Eddie taught music in Rockport for a year and spent the next 27 years as the music supervisor in the Gloucester school system. She retired in 1984. Born to Scottish parents who settled in Wyandotte, Mich,, Eddie dreamed of living in Rockport since she was a young girl. She came to Cape Ann with her father, an engineer with Great Lakes Steel, because he wanted to take summer art lessons with Anthony Thieme (1888-1954), one of the founders of the Rockport Art Association. "He studied painting with Anthony Thieme and he brought the whole family out," recalled Eddie. "I thought this is the most beautiful place. I always decided if I ever had a choice this is where I want to live.

 So when the time was right, I wrote to Rockport schools and they just happened to need a teacher that year." She taught elementary instrumental, including trumpet, saxophone, clarinet, flute and drums. In Gloucester, her job included working with drama teacher Nan Webber to provide the live music in the high school theater productions. Eddie has always travelled the world, beginning with cycling through Europe in the 1950s.

That came after spending a year living with relatives in Australia where she worked selling flowers on the street and worked in a ladies frock shop. She went to England where she met her grandparents, aunts and uncles living there for the first time. "I always travelled by day and, after supper I was in for the night. I was never frightened but always cautious," she recalled.
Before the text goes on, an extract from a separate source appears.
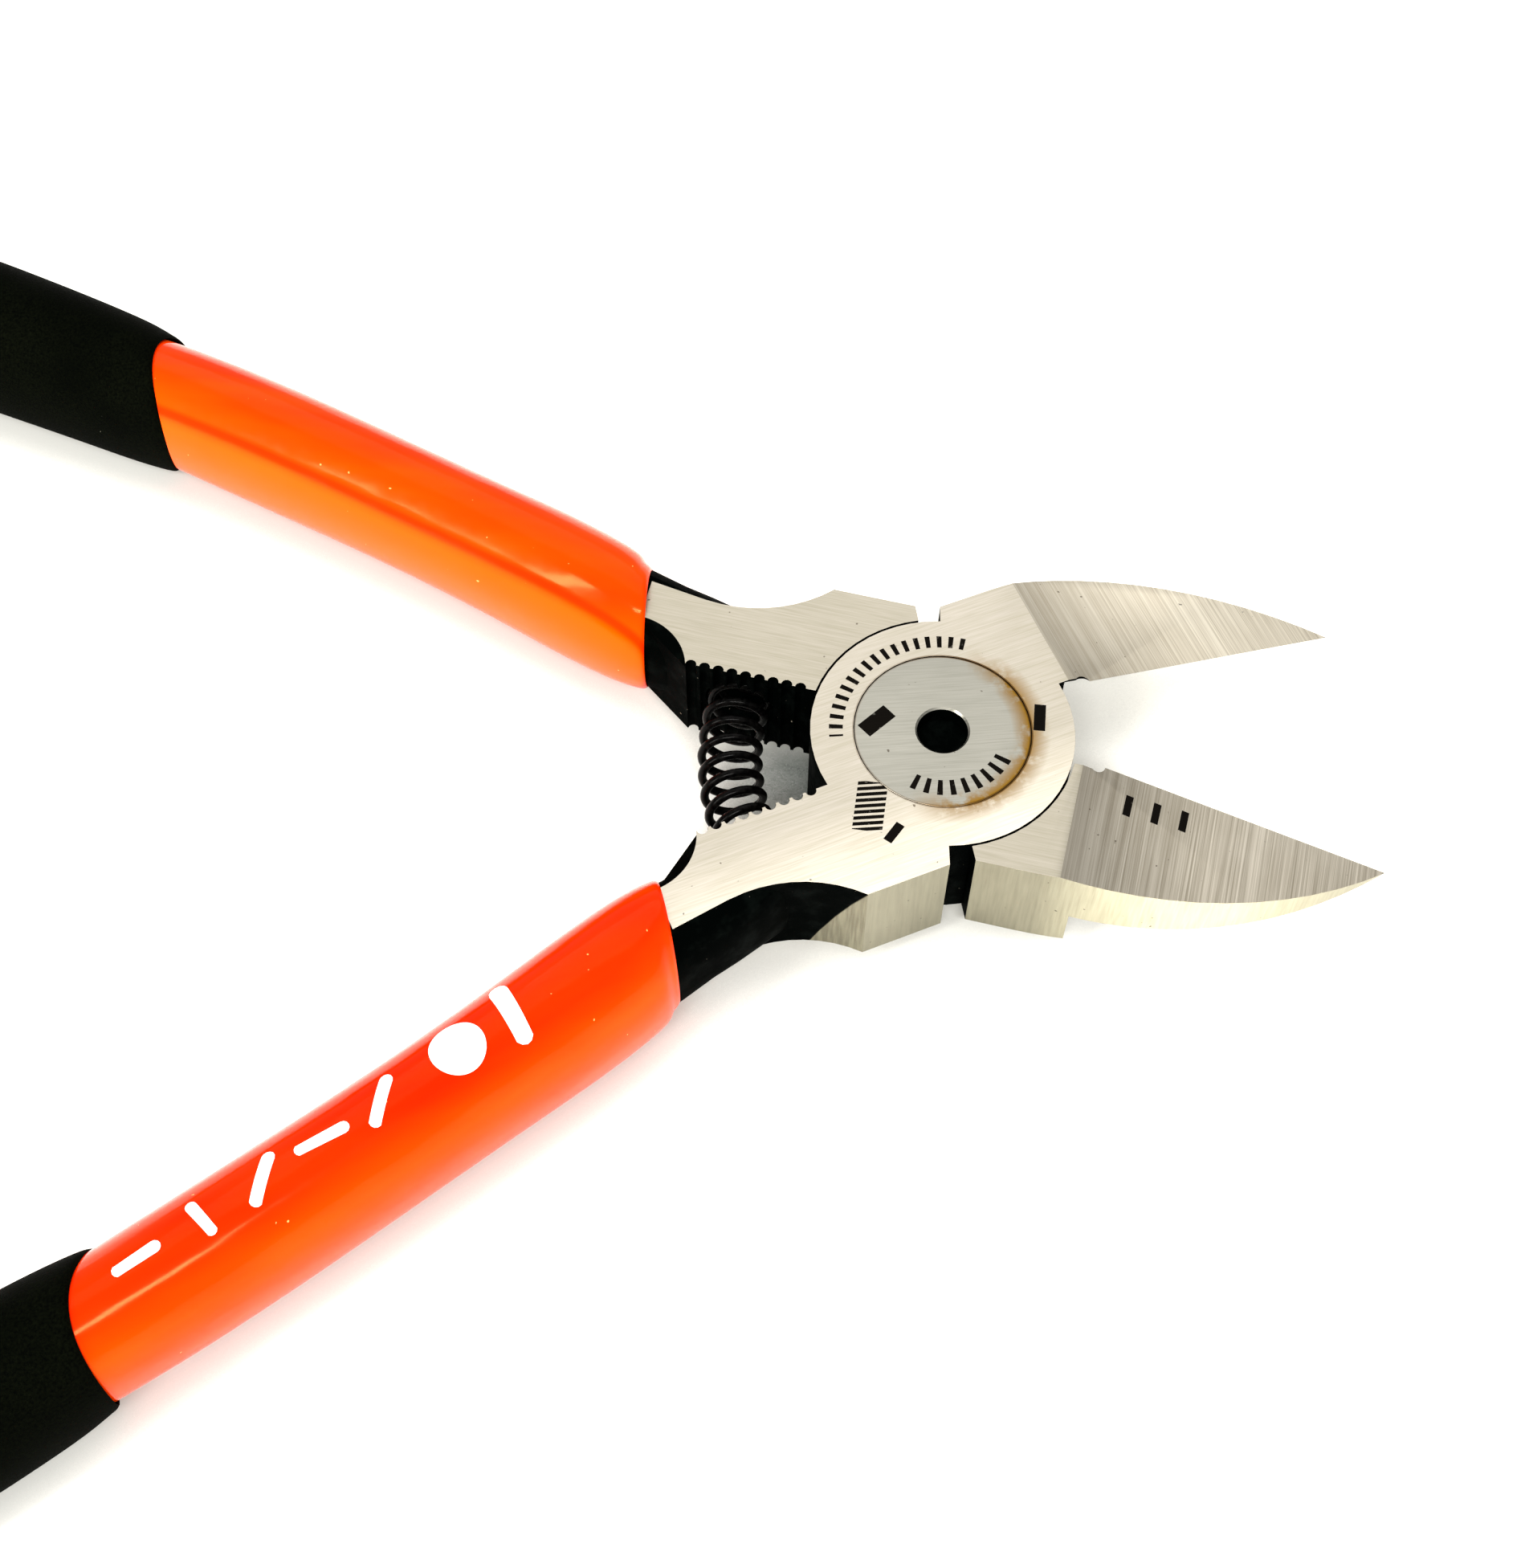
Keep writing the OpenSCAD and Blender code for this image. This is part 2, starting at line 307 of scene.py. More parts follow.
STAIN_COLOUR = (0.24, 0.125, 0.012, 1.0)
SEAM_COLOUR = (0.10, 0.05, 0.012, 1.0)
PIT_COLOUR = (0.06, 0.045, 0.03, 1.0)
INK_COLOUR = (0.006, 0.005, 0.004, 1.0)


def brushed(name, turn, along, dark, light, rough, marks=None, stain=0.0, shade=None):
    """Ground steel. along is the direction of the grinding lines in the closed position, marks
    draws what is etched, stain is the strength of the rust round the rivet, and shade paints
    one end of the surface brighter: painted light."""
    made, tree, shader, where = new_finish(name, turn)
    fine = {"x": (0.30, 9.0, 0.4), "y": (11.0, 0.08, 0.4), "z": (5.0, 5.0, 0.3)}[along]
    wide = {"x": (0.10, 3.2, 0.2), "y": (2.0, 0.04, 0.2), "z": (1.2, 1.2, 0.2)}[along]
    fine_lines = noise(tree, stretched(tree, where, *fine), 1.0, 2.0, 0.6)
    wide_lines = noise(tree, stretched(tree, where, *wide), 1.0, 2.0, 0.5)
    cloud = noise(tree, where, 0.16, 3.0)
    lines = total(tree, times(tree, fine_lines, 0.84), times(tree, wide_lines, 0.16))
    tone = ramp(tree, total(tree, lines, times(tree, cloud, 0.3)), 0.46, 0.84)
    colour = blend_colour(tree, tone, dark, light)
    # painted light: shade scales the colour brighter toward one end of the surface
    if shade:
        colour = shade(tree, where, colour)
    pits = ramp(tree, noise(tree, where, 2.6, 1.0), 0.77, 0.81)
    colour = blend_colour(tree, times(tree, pits, 0.75), colour, PIT_COLOUR)
    roughness = ramp(tree, fine_lines, 0.3, 0.7, rough - 0.06, rough + 0.08)
    if stain or marks:
        real = in_millimetres(tree)
        x, y, radius, angle = polar(tree, real)
    if stain:
        # rust has crept out of the rivet's seam, mostly toward the blades and the lower side
        smear = noise(tree, real, 0.55, 4.0, 0.65)
        off_seam = calc(tree, "ABSOLUTE", less(tree, radius, RIVET_R))
        near = ramp(tree, off_seam, 0.12, 1.25, 1.0, 0.0)
        rusty = ramp(tree, less(tree, x, times(tree, y, 0.45)), -0.5, 3.2)
        amount = times(tree, times(tree, near, rusty), ramp(tree, smear, 0.34, 0.50))
        amount = times(tree, amount, stain)
        colour = blend_colour(tree, amount, colour, STAIN_COLOUR)
        seam = within(tree, radius, RIVET_R, 0.11)
        seam = times(tree, seam, ramp(tree, x, -3.0, 2.0, 0.35, 0.9))
        colour = blend_colour(tree, seam, colour, SEAM_COLOUR)
        roughness = total(tree, roughness, times(tree, amount, 0.15))
    if marks:
        worn = ramp(tree, noise(tree, real, 1.6, 2.0), 0.22, 0.34, 0.6, 1.0)
        ink = times(tree, marks(tree, real, radius, angle), worn)
        colour = blend_colour(tree, ink, colour, INK_COLOUR)
        roughness = total(tree, roughness, times(tree, ink, 0.3))
    link(tree, colour, shader, "Base Color")
    link(tree, roughness, shader, "Roughness")
    shader.inputs["Metallic"].default_value = 1.0
    bump(tree, shader, fine_lines, 0.004, 0.5)
    return made


def disc_marks(tree, real, radius, angle):
    """A graduated scale, a hatched bar and two short bars etched on the lap disc."""
    scale = ticks(tree, radius, angle, r_mid=6.85, r_half=0.45, a_mid=128, a_half=60, count=19,
                  duty=0.42)
    row = calc(tree, "FRACT", calc(tree, "DIVIDE", apart(tree, real)[1], 0.42))
    low = bar(tree, real, x=-5.2, y=-5.3, turn=78, length=3.6, width=1.9)
    low = times(tree, low, within(tree, row, 0.5, 0.3))
    first = bar(tree, real, x=-3.9, y=-7.3, turn=50, length=1.5, width=0.6)
    second = bar(tree, real, x=6.35, y=0.5, turn=80, length=2.0, width=0.75)
    return larger(tree, scale, larger(tree, low, larger(tree, first, second)))


def rivet_marks(tree, real, radius, angle):
    """A plain bar and a short row of ticks etched on the rivet."""
    low = ticks(tree, radius, angle, r_mid=4.3, r_half=0.55, a_mid=-75, a_half=48, count=9,
                duty=0.42)
    return larger(tree, low, bar(tree, real, x=-4.15, y=1.0, turn=38, length=2.3, width=1.15))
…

In retirement, she had the time to delve into more elaborate trips. Her first experience on whitewater took place on the Shotover River on the South Island in New Zealand about 10 years ago. "I got on and said I'll never do this again — I was scared to death," she recalled. "It was a really rough river. Then the feeling kind of crept back that I thought I'd like to try it again."
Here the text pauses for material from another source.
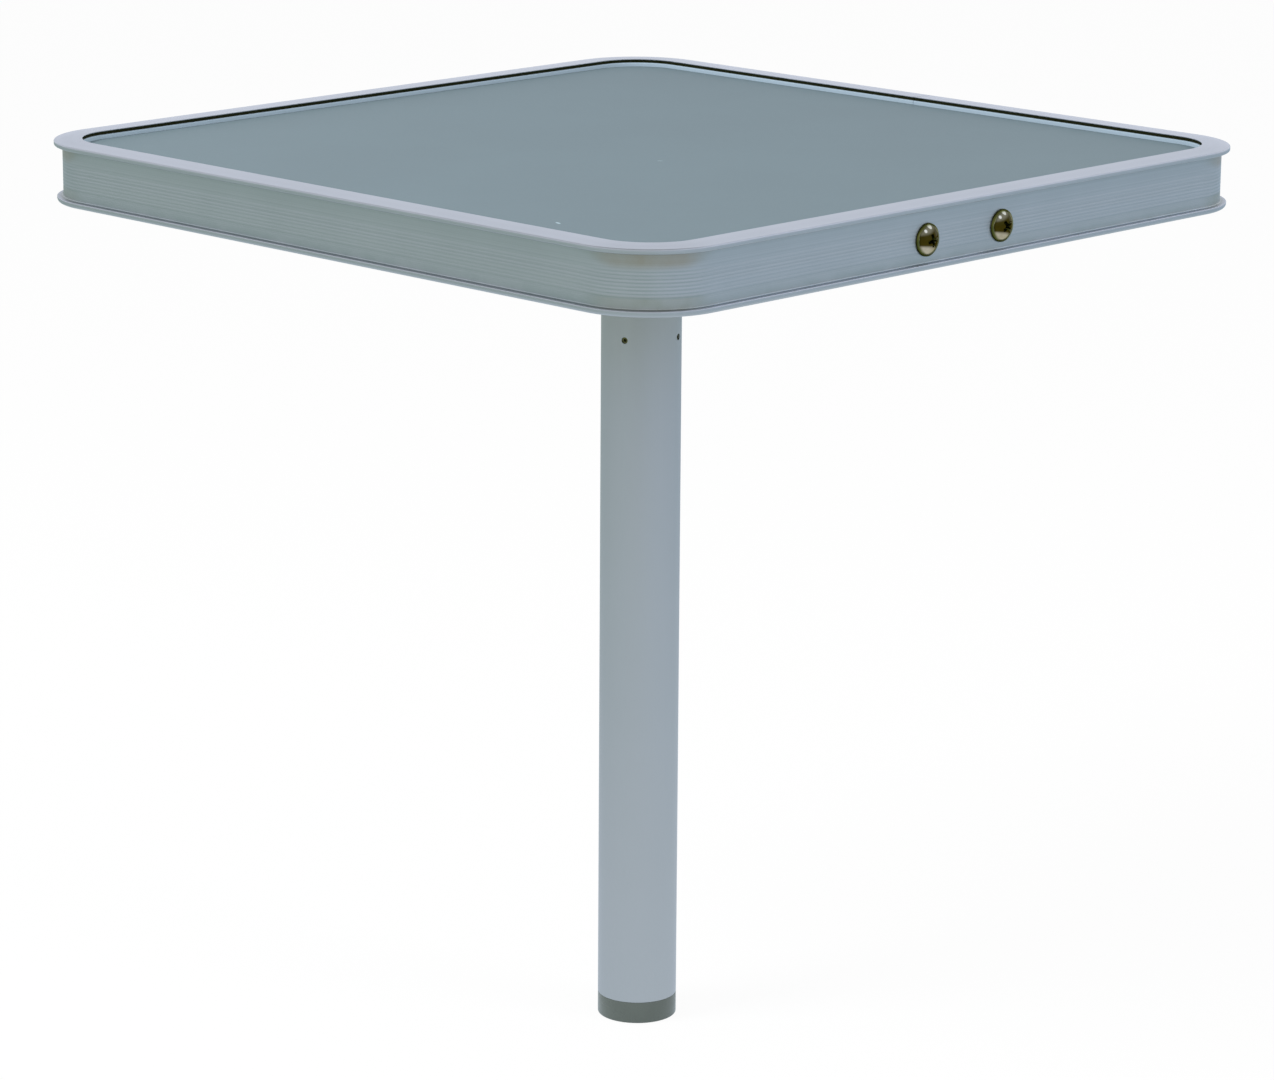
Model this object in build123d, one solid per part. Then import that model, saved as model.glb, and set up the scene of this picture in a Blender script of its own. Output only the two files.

 About five years ago, she rafted in Tibet on the upper Yangtze River. Her other whitewater trips include Canada and the United States, including the Rogue River in Oregon and the Salmon River in Idaho.

 On her most recent African trip, she first paddled on a two-day 19-mile canoe safari as a preview to a 75-mile white rafting trip on the grade 5 river, which means most difficult. Grade 6 means "unrunnable." They began their journey descending into the gorge below Victoria Falls in Zimbabwe, in southern Africa. "In the beginning, it was like an 'Oh my God,' because it was just one wild ride after another," said Eddie. "One thing I learned how to do well was hang on. Two people popped out of the front of my raft and another raft went way up in the air and turned upside down backward and everyone fell out. But we were taught what to do, like always keep your legs pulled up so you get don't get sucked down." Wearing helmets and a life jacket, she zipped down some of the largest rapids in the world. In the places where the water is not running fast, the river is home to both crocodiles and hippopotamus. At two points in the trip through the Batoka Gorge, there are two impassable waterfalls, with one that requires lowering the rafts over a 30-foot vertical cliff into an eddy-pool below.

This year, Eddie decided to take on two demanding rivers in the same year because she was going to turn 80. "Who knows what's going to happen next year," she said. "The body doesn't get any better. "I thought, I can still hike and do all these different things so now is the time. There aren't too many more major rivers." She doesn't have any trips planned right now. "I'm thrilled to be home, and I've run out of money but I'm quite sure I'll still travel," she said.